#### Prompt
Can all of these lines be returned exactly?

◇ ◇ ◇

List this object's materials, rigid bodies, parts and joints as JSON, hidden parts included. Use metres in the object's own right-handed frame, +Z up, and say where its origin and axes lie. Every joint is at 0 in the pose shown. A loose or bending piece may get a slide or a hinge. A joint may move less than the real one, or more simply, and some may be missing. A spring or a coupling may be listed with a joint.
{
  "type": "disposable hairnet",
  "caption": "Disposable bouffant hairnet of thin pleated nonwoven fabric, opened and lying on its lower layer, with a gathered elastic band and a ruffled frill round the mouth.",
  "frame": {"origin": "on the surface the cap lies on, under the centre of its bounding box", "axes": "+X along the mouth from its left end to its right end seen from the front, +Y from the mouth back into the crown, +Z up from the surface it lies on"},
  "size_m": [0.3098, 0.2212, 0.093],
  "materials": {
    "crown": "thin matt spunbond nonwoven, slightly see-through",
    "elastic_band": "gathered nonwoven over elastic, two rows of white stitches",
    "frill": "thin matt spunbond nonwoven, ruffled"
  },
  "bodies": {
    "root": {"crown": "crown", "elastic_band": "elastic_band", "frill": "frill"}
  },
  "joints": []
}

◇ ◇ ◇

#### Written solution
List this object's materials, rigid bodies, parts and joints as JSON, hidden parts included. Use metres in the object's own right-handed frame, +Z up, and say where its origin and axes lie. Every joint is at 0 in the pose shown. A loose or bending piece may get a slide or a hinge. A joint may move less than the real one, or more simply, and some may be missing. A spring or a coupling may be listed with a joint.
{
  "type": "disposable hairnet",
  "caption": "Disposable bouffant hairnet of thin pleated nonwoven fabric, opened and lying on its lower layer, with a gathered elastic band and a ruffled frill round the mouth.",
  "frame": {"origin": "on the surface the cap lies on, under the centre of its bounding box", "axes": "+X along the mouth from its left end to its right end seen from the front, +Y from the mouth back into the crown, +Z up from the surface it lies on"},
  "size_m": [0.3098, 0.2212, 0.093],
  "materials": {
    "crown": "thin matt spunbond nonwoven, slightly see-through",
    "elastic_band": "gathered nonwoven over elastic, two rows of white stitches",
    "frill": "thin matt spunbond nonwoven, ruffled"
  },
  "bodies": {
    "root": {"crown": "crown", "elastic_band": "elastic_band", "frill": "frill"}
  },
  "joints": []
}